(Rows from a 3D modeling dataset)
....
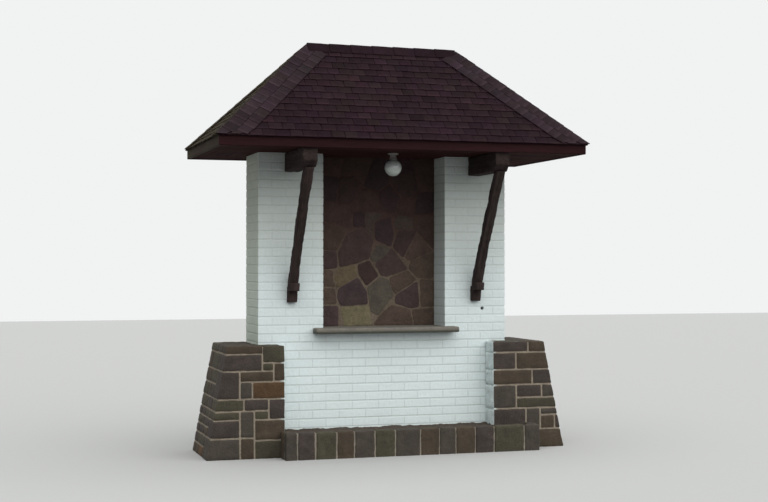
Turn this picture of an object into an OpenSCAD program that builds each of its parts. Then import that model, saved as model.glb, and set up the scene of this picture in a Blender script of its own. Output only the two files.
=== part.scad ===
/* [Wall] */
// Width of the brick wall across the front
body_w = 2320; // [2000:10:2700]
// Thickness of the brick wall from front to back
body_d = 525; // [450:5:700]
// Height of the wall top, where the soffit boards rest
wall_top = 2650; // [2400:10:2900]
// Width of the niche between the two piers
niche_w = 1146; // [900:2:1300]
// Depth of the niche from the wall face to its stone lining
niche_d = 290; // [200:5:320]
// Thickness of the stone lining at the back of the niche
lining_t = 55; // [40:5:80]

/* [Sill] */
// Height of the sill's top face
sill_top = 1107; // [1000:1:1250]
// Thickness of the sill slab
sill_t = 50; // [40:2:80]
// How far the sill stands out in front of the wall
sill_out = 135; // [80:5:180]
// How far each sill ear reaches in front of its pier
sill_ear = 92; // [40:2:120]
// Chamfer along the sill's upper front edge
sill_bevel = 8; // [4:1:14]
// Width of the drip groove under the sill's nose
drip_w = 14; // [8:1:20]

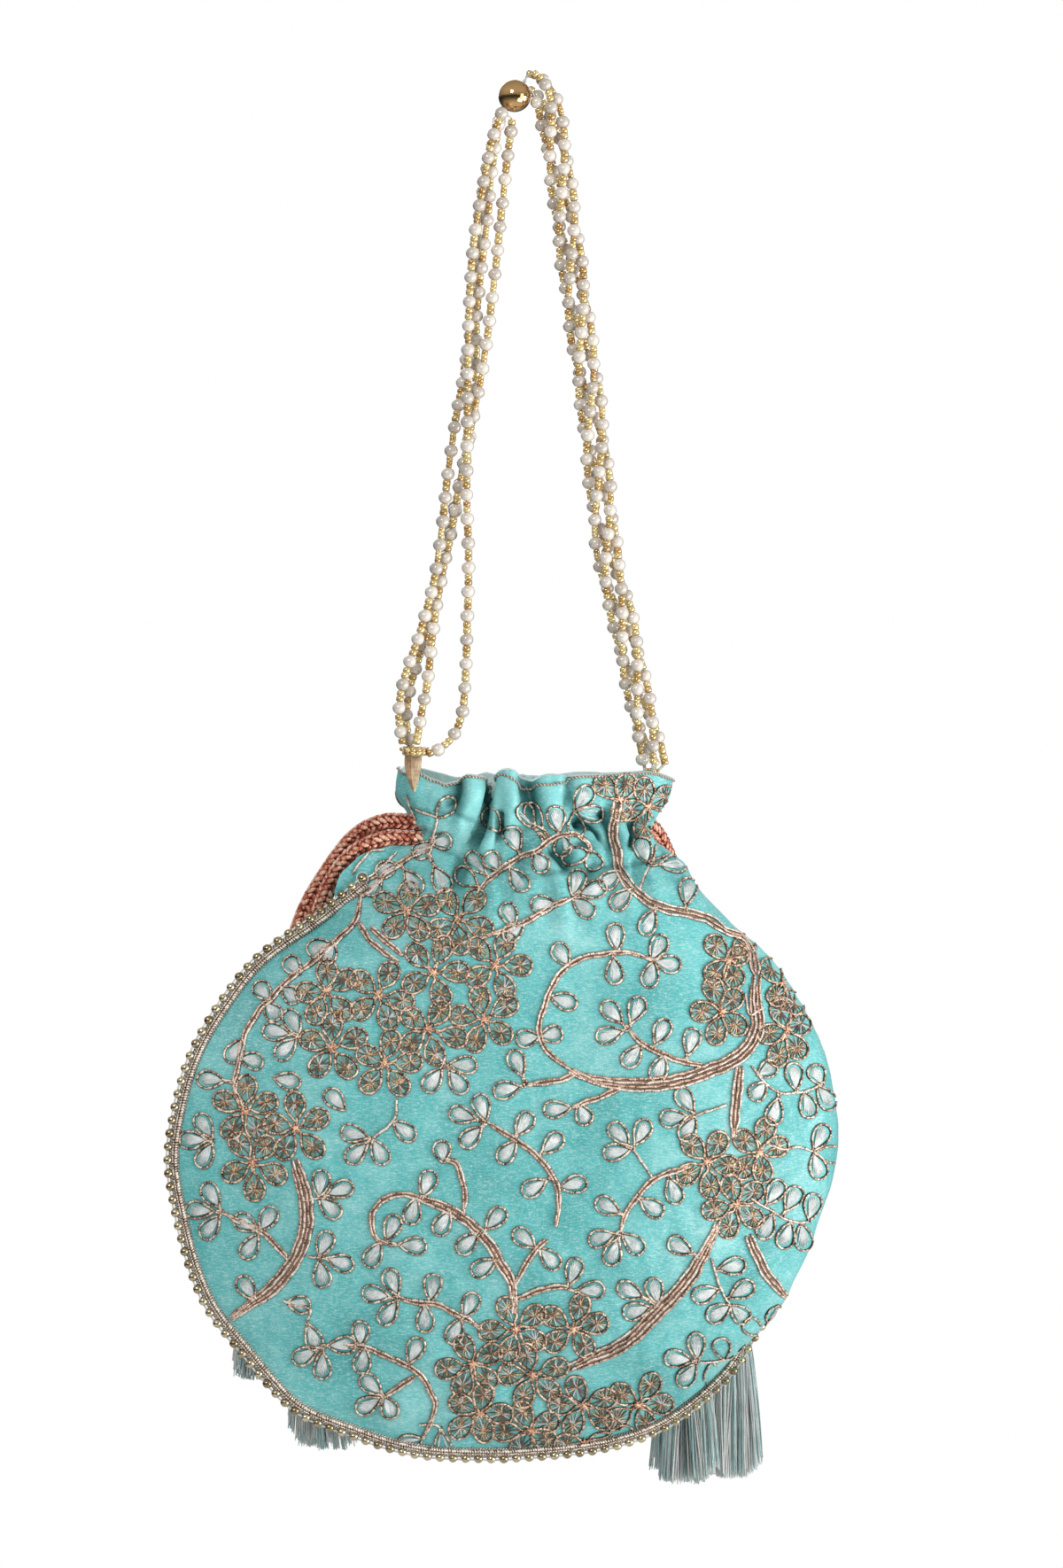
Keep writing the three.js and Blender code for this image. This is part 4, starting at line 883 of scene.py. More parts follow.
# Leaves on the nearest vine: x, y of each leaf's middle.
LEAVES = [
    (361, 1068), (331, 1089), (297, 1117), (328, 1120), (307, 1139), (371, 1074), (266, 1184), (284, 1195), (238, 1217), (324, 1218), (379, 1240),
    (478, 957), (437, 979), (422, 998),
    (278, 1379), (302, 1374), (283, 1405), (239, 1347), (225, 1364), (238, 1383), (279, 1452), (337, 1470), (353, 1507),
    (407, 1503), (409, 1533), (468, 1522), (419, 1561), (416, 1583), (439, 1586), (499, 1628), (463, 1626),
    (400, 1278), (403, 1299), (428, 1298), (456, 1274), (499, 1298),
    (482, 1334), (466, 1365), (500, 1378), (528, 1401), (546, 1428), (559, 1374), (442, 1384), (466, 1404), (422, 1414),
    (522, 1257), (544, 1248), (532, 1281), (591, 1267), (573, 1298), (623, 1289), (603, 1338), (647, 1335), (592, 1396), (620, 1418),
    (647, 1433), (667, 1454), (443, 1445), (424, 1459), (439, 1479), (488, 1451), (480, 1486), (530, 1471), (514, 1500),
    (768, 1405), (826, 1427), (837, 1454), (796, 1458), (811, 1479), (834, 1480),
    (765, 1531), (786, 1517), (776, 1549), (815, 1520), (804, 1548), (850, 1496), (875, 1482), (846, 1523),
    (679, 1395), (692, 1411), (714, 1401), (686, 1360), (735, 1360), (760, 1342), (699, 1278), (724, 1276), (696, 1298), (760, 1260), (774, 1240), (777, 1272),
    (856, 1229), (865, 1206), (874, 1253), (896, 1213), (911, 1245), (922, 1212), (931, 1237), (925, 1282), (936, 1301), (922, 1314),
    (874, 1344), (894, 1351), (916, 1360), (865, 1382), (887, 1392), (906, 1394),
    (636, 1128), (634, 1076), (695, 1056), (693, 1094), (742, 1068), (753, 1086), (734, 1098), (596, 1170), (584, 1198), (622, 1166), (572, 1228), (629, 1250), (658, 1256),
    (718, 1138), (691, 1141), (688, 1166), (746, 1163), (780, 1174), (714, 1190), (744, 1204), (776, 1005), (732, 1039), (689, 991), (701, 1013),
    (580, 945), (595, 919), (603, 918), (555, 924), (498, 948), (503, 910), (538, 973), (557, 971), (526, 989), (585, 991), (497, 991), (466, 993), (609, 971),
    (628, 923), (635, 952), (650, 964), (669, 969), (650, 995), (669, 1003), (658, 1022), (614, 1019), (580, 1049), (575, 1031),
]
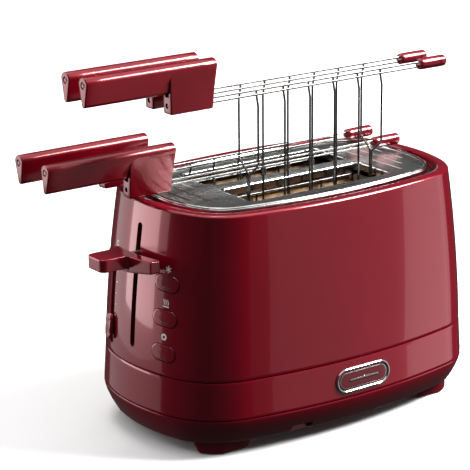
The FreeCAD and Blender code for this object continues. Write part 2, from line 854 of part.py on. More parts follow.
def cage_grid(side):
    """Half a cage: two rails, six hanging wires, a bottom wire with hooks and two hinge eyes."""
    y = side * rail_offset
    out = side * (rail_offset + wire_jog)
    eye_y = side * end_wire_in
    first = -(wire_count - 1) / 2 * wire_pitch
    jog_top = cage_depth - rail_spacing / 2
    pieces = [rod(V(rail_left, y, z), V(rail_right, y, z), rail_radius) for z in rail_levels()]
    middle_tail = [(out, hook_height), (side * hook_tip, hook_height)]
    end_tail = [(out, end_wire_jog_top), (eye_y, end_wire_jog_bottom), (eye_y, 0)]
    for i in range(wire_count):
        at_end = i in (0, wire_count - 1)
        x = first + i * wire_pitch + (side * eye_stagger if at_end else 0)
        path = [(y, cage_depth + rail_spacing / 2), (y, jog_top), (out, jog_top - wire_jog_drop)]
        path += end_tail if at_end else middle_tail
        pieces.append(wire_run([V(x, across, z) for across, z in path], wire_radius))
        if at_end:
            pieces.append(Part.makeTorus(eye_radius, eye_wire, V(x, 0, 0), V(1, 0, 0)))
    reach = -first - wire_pitch
    pieces.append(rod(V(-reach, out, hook_height), V(reach, out, hook_height), wire_radius))
    return pieces[0].multiFuse(pieces[1:])


def rail_holes(y, left, right):
    radius = rail_radius + hole_clearance
    return [rod(V(left, y, z), V(right, y, z), radius) for z in rail_levels()]


def bar_section(x):
    """Round-topped section that narrows to a small round foot."""
    low = cage_depth + bar_bottom + bar_foot_radius
    high = cage_depth + bar_bottom + bar_height - bar_top_radius
    lean = math.asin((bar_top_radius - bar_foot_radius) / (high - low))
    across = math.cos(lean)
    rise = math.sin(lean)
    right_low = V(x, bar_foot_radius * across, low + bar_foot_radius * rise)
    right_high = V(x, bar_top_radius * across, high + bar_top_radius * rise)
    left_low = V(x, -right_low.y, right_low.z)
    left_high = V(x, -right_high.y, right_high.z)
    edges = [Part.LineSegment(right_low, right_high).toShape(),
             Part.Arc(right_high, V(x, 0, high + bar_top_radius), left_high).toShape(),
             Part.LineSegment(left_high, left_low).toShape(),
             Part.Arc(left_low, V(x, 0, low - bar_foot_radius), right_low).toShape()]
    return Part.Wire(edges)


def cage_handle(side):
    y = side * rail_offset
    bar = Part.Face(bar_section(bar_left)).extrude(V(bar_right - bar_left, 0, 0))
    high = cage_depth + bar_bottom + bar_height - bar_top_radius
    dimple = rod(V(bar_left - 1, 0, high), V(bar_left + 0.8, 0, high), 2.6)
    dimple = dimple.cut(rod(V(bar_left - 1, 0, high), V(bar_left + 1, 0, high), 1.3))
    bar = bar.cut(dimple)
    low = cage_depth + leg_bottom
    joint = high - 2
    profile = [V(leg_left, 0, low), V(leg_right, 0, low),
               V(leg_right + 2.5, 0, joint), V(leg_left, 0, joint)]
    leg = Part.Face(Part.makePolygon(profile + profile[:1])).extrude(V(0, leg_thickness, 0))
    leg.translate(V(0, -leg_thickness / 2, 0))
    pocket = box(V(leg_left - 1, -2.4, low + 12), V(leg_left + 5, 2.4, low + 19))
    handle = bar.fuse(leg).cut(pocket)
    handle.translate(V(0, y, 0))
    screw_z = low + leg_screw_height
    holes = rail_holes(y, rail_left - 1, bar_right + 5)
    holes.append(rod(V(leg_left - 1, y, screw_z), V(leg_left + 9, y, screw_z), leg_screw_radius))
    return handle.cut(holes[0].multiFuse(holes[1:])).removeSplitter()


def handle_screw(side):
    y = side * rail_offset
    z = cage_depth + leg_bottom + leg_screw_height
    return rod(V(leg_left + 1.2, y, z), V(leg_left + 9, y, z), leg_screw_radius - hole_clearance)


def end_cap(side):
    y = side * rail_offset
    body = rod(V(cap_left, y, cage_depth), V(cap_right, y, cage_depth), cap_radius)
    rim = [edge for edge in body.Edges if edge.Closed and edge.CenterOfMass.x > cap_right - 1]
    body = body.makeFillet(cap_radius * 0.35, rim)
    holes = rail_holes(y, cap_left - 1, rail_right + 0.5)
    return body.cut(holes[0].multiFuse(holes[1:]))


def hinge_pins():
    pins = []
    middle = (wire_count - 1) / 2 * wire_pitch
    half = eye_stagger + wire_radius + 0.4
    for x in (-middle, middle):
        shank = rod(V(x - half - 1, 0, 0), V(x + half + 1, 0, 0), pin_radius)
        heads = [rod(V(x + s * half, 0, 0), V(x + s * (half + 1), 0, 0), pin_head) for s in (-1, 1)]
        pins.append(join([shank] + heads))
    return Part.makeCompound(pins)


def save_cage(name, middle, shift, raised, angle):
    for word, side in (("near", -1), ("far", 1)):
        place = cage_place(middle, shift, raised, side, angle)
        save(placed(cage_handle(side), place), name + "_handle_" + word)
        save(placed(cage_grid(side), place), name + "_grid_" + word)
        save(placed(end_cap(side), place), name + "_cap_" + word)
        save(placed(handle_screw(side), place), name + "_screw_" + word)
    save(placed(hinge_pins(), cage_place(middle, shift, raised, 1, 0)), name + "_pins")


def main():
    os.makedirs("parts", exist_ok=True)
    save(outer_shell(), "outer_shell")
    save(skirt_band(), "skirt_band")
    save(base_tray(), "base_tray")
    save(foot_pads(), "foot_pads")
    save(base_screws(), "base_screws")
    save(crumb_tray(), "crumb_tray")
    save(cord_gland(), "cord_gland")
    save(terminal_block(), "terminal_block")
    save(badge_frame(), "badge_frame")
    save(badge_plate(), "badge_plate")
    save(top_collar(), "top_collar")
    save(top_plate(), "top_plate")
    save(chassis_plate_control(), "chassis_plate_control")
    save(chassis_plate(1), "chassis_plate_far")
    save(reflector(-1), "reflector_front")
    save(reflector(1), "reflector_rear")
    names = ("front_outer", "front_inner", "rear_inner", "rear_outer")
    for name, y in zip(names, beside_slots(board_offset)):
        save(element_board(y), "element_board_" + name)
    windings = [element_winding(y) for y in beside_slots(board_offset)]
    save(Part.makeCompound(windings[:2]), "element_windings_front")
    save(Part.makeCompound(windings[2:]), "element_windings_rear")
    save(guard_wires(-slot_middle), "guard_wires_front")
    save(guard_wires(slot_middle), "guard_wires_rear")
    save(guide_rods(), "guide_rods")
    save(rod_bracket(), "rod_bracket")
    save(return_spring(), "return_spring")
    save(electromagnet(), "electromagnet")
    save(keeper_plate(), "keeper_plate")
    save(carriage_bracket(), "carriage_bracket")
    save(lifter(-slot_middle, front_cage_shift), "lifter_front")
    save(lifter(slot_middle, 0), "lifter_rear")
    save(lever_arm(), "lever_arm")
    save(lever_knob(), "lever_knob")
    for name, offset in zip(("defrost_button", "reheat_button", "bagel_button"), button_offsets()):
        save(push_button(offset), name)
    save(control_board(), "control_board")
    save(switch_group(), "switch_group")
    save(browning_knob(), "browning_knob")
    save(slider_track(), "slider_track")
    save_cage("front_cage", -slot_middle, front_cage_shift, cage_raise, 0)
    save_cage("rear_cage", slot_middle, 0, 0, cage_open_angle)


main()
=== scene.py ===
import json
import math
import bpy
import bmesh
import numpy as np
from mathutils import Matrix, Vector


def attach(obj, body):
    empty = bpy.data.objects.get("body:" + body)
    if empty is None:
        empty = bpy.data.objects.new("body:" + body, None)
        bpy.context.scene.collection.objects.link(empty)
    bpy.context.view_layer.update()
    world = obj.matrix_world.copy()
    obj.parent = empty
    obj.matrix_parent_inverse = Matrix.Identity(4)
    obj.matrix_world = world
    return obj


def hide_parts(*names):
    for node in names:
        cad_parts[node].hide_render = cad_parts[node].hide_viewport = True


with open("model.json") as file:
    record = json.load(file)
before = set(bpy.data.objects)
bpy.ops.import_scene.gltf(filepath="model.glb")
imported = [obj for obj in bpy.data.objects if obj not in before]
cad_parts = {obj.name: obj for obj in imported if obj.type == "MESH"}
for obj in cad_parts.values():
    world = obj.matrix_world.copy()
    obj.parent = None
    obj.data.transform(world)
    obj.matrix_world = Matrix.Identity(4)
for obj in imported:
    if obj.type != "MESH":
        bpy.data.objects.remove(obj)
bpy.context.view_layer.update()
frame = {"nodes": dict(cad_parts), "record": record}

# Two-slot toaster with two sandwich cages. Sizes here are in millimetres and are
# scaled once, when a mesh is made. X runs along the slots, Z is up.
mm = 0.001

casing = dict(halfLength=139.8, halfWidth=88.3, top=177.0, skirtTop=58.0, skirtBottom=29.7, baseBottom=9.0,
              seam=0.6, wall=2.6, endRadius=138.0, sideRadius=440.0, cornerRadius=55.0, skirtTaper=1.6,
              taperLength=12.4, taperWidth=7.2, tuckLength=8.8, tuckWidth=10.4, edgeRound=2.6,
              rimWidth=8.6, lipDepth=9.0, lipWall=2.0)
arcSteps = dict(end=24, corner=40, side=44)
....
Problem requirements:
Give the lines from the one containing "obj.data.transform(world)" through the end of the entries again, exactly as written and with no other lines.

The response:
    obj.data.transform(world)
    obj.matrix_world = Matrix.Identity(4)
for obj in imported:
    if obj.type != "MESH":
        bpy.data.objects.remove(obj)
bpy.context.view_layer.update()
frame = {"nodes": dict(cad_parts), "record": record}

# Two-slot toaster with two sandwich cages. Sizes here are in millimetres and are
# scaled once, when a mesh is made. X runs along the slots, Z is up.
mm = 0.001

casing = dict(halfLength=139.8, halfWidth=88.3, top=177.0, skirtTop=58.0, skirtBottom=29.7, baseBottom=9.0,
              seam=0.6, wall=2.6, endRadius=138.0, sideRadius=440.0, cornerRadius=55.0, skirtTaper=1.6,
              taperLength=12.4, taperWidth=7.2, tuckLength=8.8, tuckWidth=10.4, edgeRound=2.6,
              rimWidth=8.6, lipDepth=9.0, lipWall=2.0)
arcSteps = dict(end=24, corner=40, side=44)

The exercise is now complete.